Alejandro Vera is a professor and researcher at the Music Institute of the Pontificia Universidad Católica de Chile. He has published many articles on various aspects of seventeenth- and eighteenth-century Spanish and Latin American music, a book on secular music in seventeenth-century Spain (Música vocal profana en el Madrid de Felipe IV: El ‘Libro de Tonos Humanos’ (1656) (Lleida: Institut d'Estudis Ilerdencs, 2002)) and a critical edition of a new manuscript by the guitarist and composer Santiago de Murcia, dated 1722, which he discovered in Chile (Santiago de Murcia: Cifras Selectas de Guitarra (Madison: A-R Editions, 2010)).

Steffen Voss studied musicology and Italian literature in Hamburg and Bologna. He is a member of the German RISM working group at the Bayerische Staatsbibliothek in Munich. Among his publications are articles on Handel, Northern German and Italian music of the eighteenth century and the instrumental music of the Dresden Hofkapelle. He has been working for several years with Hans Joachim Marx on an appendix catalogue to the Händel-Werke-Verzeichnis, which will discuss works of dubious authenticity as well as spurious compositions.

Susan Wollenberg is Professor of Music at the University of Oxford and Fellow and Tutor of Lady Margaret Hall, as well as Lecturer in Music at Brasenose College.
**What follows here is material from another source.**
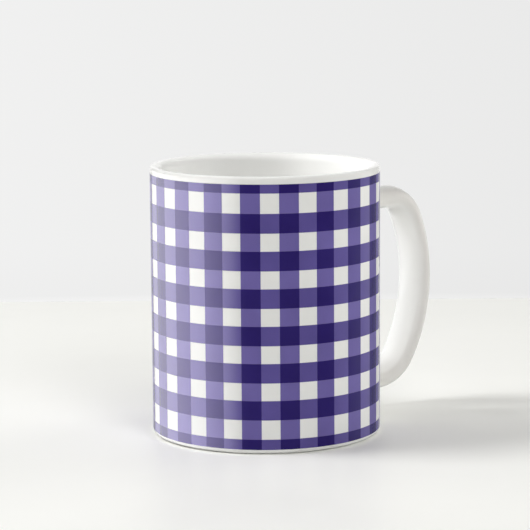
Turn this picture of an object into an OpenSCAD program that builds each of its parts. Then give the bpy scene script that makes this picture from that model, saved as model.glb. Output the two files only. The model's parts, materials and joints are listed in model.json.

Her publications include Music at Oxford in the Eighteenth and Nineteenth Centuries (New York: Oxford University Press, 2001), Concert Life in Eighteenth-Century Britain, co-edited with Simon McVeigh (Aldershot: Ashgate, 2004), The Piano in Nineteenth-Century British Culture, co-edited with Therese Ellsworth (Aldershot: Ashgate, 2007), and Schubert's Fingerprints: Studies in the Instrumental Works (Farnham: Ashgate, 2011).